でも、決して親に言うようなことではなく、その場にいた奴らの暗黙の了解で心の奥にしまっておく。
・・・はずが、次の日一人でこっそりそこに舞い戻る奴がいる。しかしそのエロ本だけがきれいになくなっている。そんな「中学生あるある」。

小学生から中学生にかけて、ほんと、成長速度は人それぞれなんだけど、妙に「性」というものに目覚めた自分に困惑する。
(自分だけなんだろうか?)
(他の奴らもエロ本とか見るのかな?)とか、聞くに聞けない。
なんとなく「恥かしい」から。

だから「橋の下」での秘密の契りは、お互いの妙な団結感を深めることになる。
(俺たちの「エロ」の現在位置はこの辺だよな)っていう感じで。
あの頃は「携帯」はおろか「インターネット」だってない時代。
テレビやビデオ(DVDじゃないよ、ビデオだよビデオ、それもβじゃなくVHSのほうね)だって、一家に一台が当たり前の時代だから、自分の部屋で「知識」を得るにも限界があった。
だから学校の友達や、ちょっと悪い先輩の武勇伝に目を輝かせて聞き入っていた。

そんな「不便さ」こそが、女性との距離感であり神秘性でもあった。

今みたいに見たいときに見れるっていうのは便利だけど、「マナーやエチケット」や「異性への思いやり」という過程をどこかすっ飛ばして「結論」だけを垂れ流しているようで、ちょっと寂しさを感じる。

きっと今の子達は「毎度お騒がせします」で中山美穂のパンチラをみて興奮していたあの頃の健全な少年たちの気持ちなんて、もう分からないんだろうな・・・。


余談が長すぎ(笑)

っていうのもね。
この映画。

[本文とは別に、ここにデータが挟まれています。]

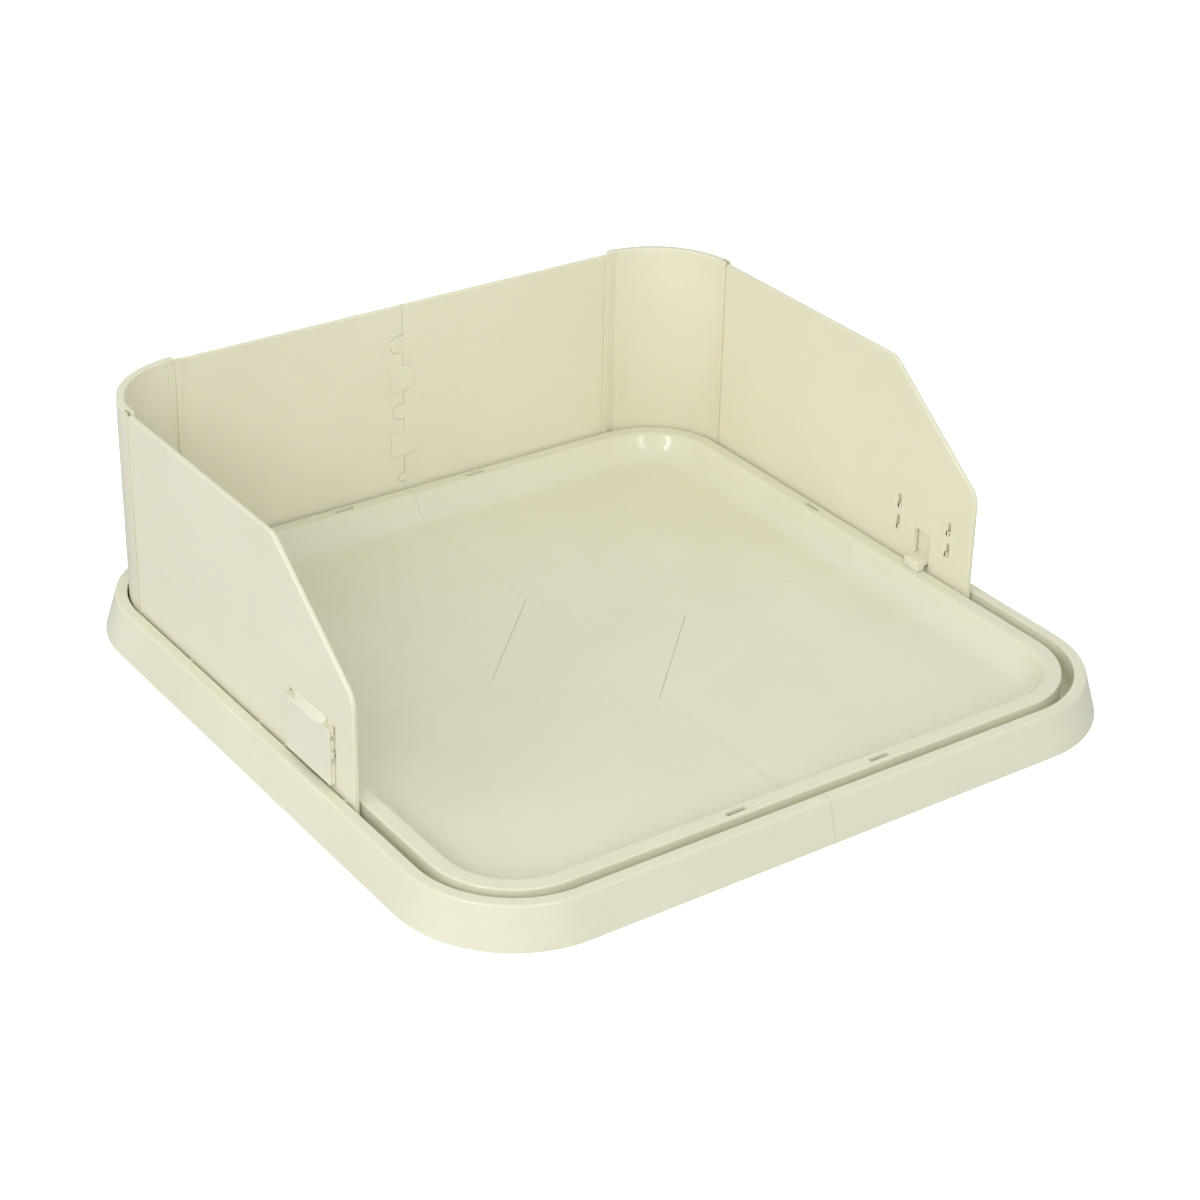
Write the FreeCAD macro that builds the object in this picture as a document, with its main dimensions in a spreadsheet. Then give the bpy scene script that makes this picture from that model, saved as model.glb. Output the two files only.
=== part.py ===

好きなんです。めっちゃ笑えるんです。
肩を脱臼した奴に「衝撃を与えて骨の位置を戻すから、衝撃に備えて何か硬いものを咥えておけ」って言いながらボールギャグ咥えさせたり、キスの練習するといって「人工蘇生練習用の人形」といいつつダッチワイフで練習してみたら「なんだかネバネバする。なんで口に毛が入ってるんだよ!?」とか。

「無邪気な子供」というフィルターを通して大人を笑かせに来ているのはよくわかったんだけど、あんまり直接的に「ポコ○ン」だの「ア○ル」だのを連呼させたり、バイブやらセックスドラッグやらがひっきりなしに映し出されると、途中から「僕は今何を観てるんだろう?」と立ち止まってしまう瞬間もあった。
近くに座っていた50過ぎくらいのおじさんが声出してゲラゲラ笑っていたけど、そういう事。
大人目線で観て笑えるんだけど、それを子供に演じさせている内容が結構過激というか、見た目と内容のバランスが・・・。

観る前に想像していたのは「子供たちがちょっとずつ成長していく」という過程で「未知の扉」を開いていくときの「ドキドキ感」や「高揚感」そして「背徳感」。
でも、国も違えば時代も違う。性教育の強度や速度もきっと日本とアメリカでは違うんだろうな・・・なんてことをぼんやり考えてしまった。

でも、「ジュブナイルもの」の王道プロットがちゃんと底に流れているから、ただ単に下ネタ祭で終わらない辺りは流石。
3人の主人公が恋愛や家庭、自分自身へのコンプレックスなど、本当に少年期から青年期に誰もがぶつかる悩みの中で必死に答えを見つけようとする。
だけど、どんなにもがいても思っていたような答えは見つからなくて、気がつくと「時間」が自分たちを適当なポジションに納めてくれている。
(どんなときも一緒だ!)と堅く誓った友情も、いつしか形を変えていくかもしれない。
だけど、それは悲しいことじゃなく、大人になっているってことでもあるんだ。

(もう僕たちは5年生じゃない!6年生だ)

大人からすれば大差がなくても、彼らにとってはとてつもなく大きな一歩。
それは「また一歩大人に近づいたんだ!」と自分自身を奮い立たせる魔法の言葉なのかもしれない。

見方によってはちょっと「痛々しく」も見えるギリギリの加減。
だけど、嫌いじゃない。
それはギャグのセンスというよりは、お馬鹿なりに方向性を見失わずに最後まで走りきったから。

ジェイコブ・トレンブレイ君は大きくなったね~。
Wonderの頃から見たらすごく大人っぽくなった。
で、ヒロインのブリクスリーを演じたミリー・デイヴィスもどっかで観たな~って思ったら、これまたWonderでいい子だった「サマー」を演じたあの子だったのね!こりゃまた素敵なご縁で(笑)

子供が主人公だからってほっこりするような内容ではありませんが、笑える映画なのは間違いないです。
絶賛ではないけど、こういうのも嫌いじゃない。